Section 7, High Availability Principles, is the final section of the paper, and holds some very interesting lessons drawn from the research. The first principle listed is use defense in depth. As defined in this paper, the idea of defense in depth is really breaking apart failure domains through modularization and information hiding.
A second point made in the paper is develop fallback strategies. This is another side of failure domains that we often don’t consider in network design–understanding how the network will react to failure, and planning for those reactions. Network engineers plan for the “best case” far too often, fail to consider how traffic and load will shift in the case of a failure, or hence misunderstand the complexities of capacity planning. Most of the time, we seem to assume a failure means traffic will simply not flow; the reality is that IP itself is designed to push the traffic through on any available path. Being able to “see” the converged state of the network, and how convergence will happen, is an important skill to do this sort of planning. To get there, you have to understand how the protocols really work.
Another principle mentioned in the paper is update network network elements consistently. Another problem I often see in network deployments is the idea that we should leave things alone if they are working. This generally means only upgrading boxes that need to be upgraded, and not ripping out old things when we have the chance to do so. Software revisions should be kept as consistent as possible throughout the entire network. Consistency across software revisions does not mean giving up heterogeneity, however; while software should be consistent, systems should be heterogeneous.

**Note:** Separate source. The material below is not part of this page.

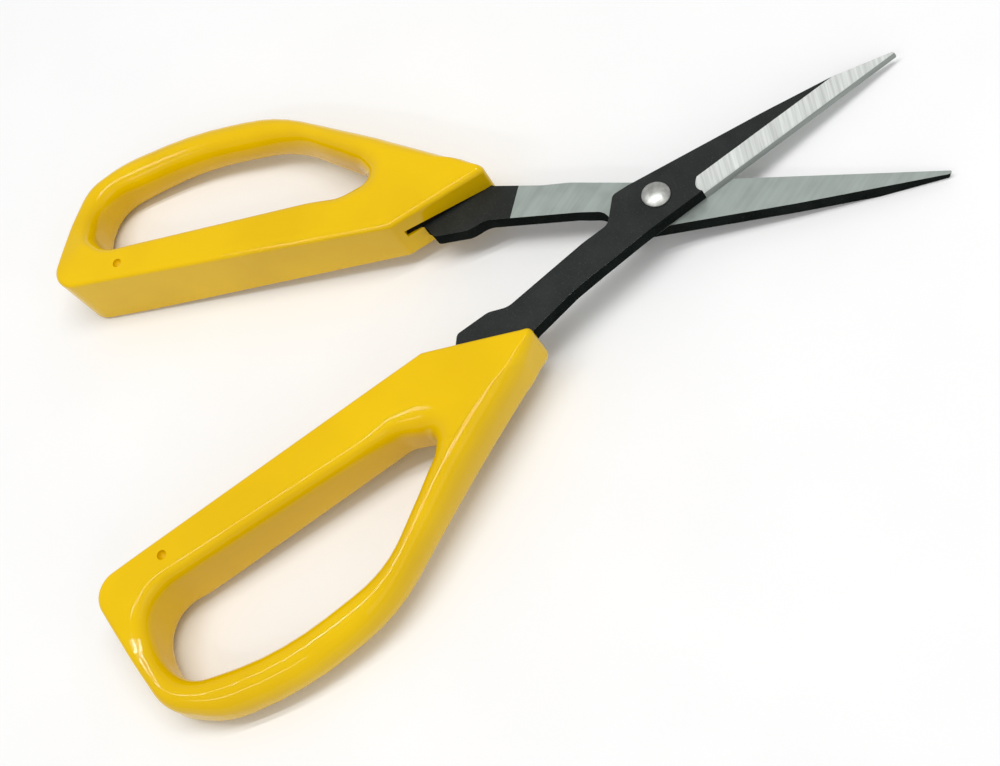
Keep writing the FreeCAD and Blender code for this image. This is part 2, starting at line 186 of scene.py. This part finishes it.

The Fail Open section goes beyond what might be considered “standard” design and operational practices into more interesting ideas. For instance, require positive and negative means to require both a list of devices that will be impacted by a change, and a list of devices that will not be impacted by a change. This might be a lot of work, but in some cases it might help catch inconsistencies in the planning stages of a change. Preserve the data plane means to keep forwarding information even though the control plane has failed while traffic is being drained off of a link. This is similar in principle to graceful restart, only taken to the next level. Of course, doing this would assume failure modes have been considered, and cascading failures will not result.
This is an interesting paper for network engineers looking for the practical application of mostly common design principles in large scale networks. It also shows the problems at scale are often not all that different than at any other scale, only the level of detail and planning is that much more important.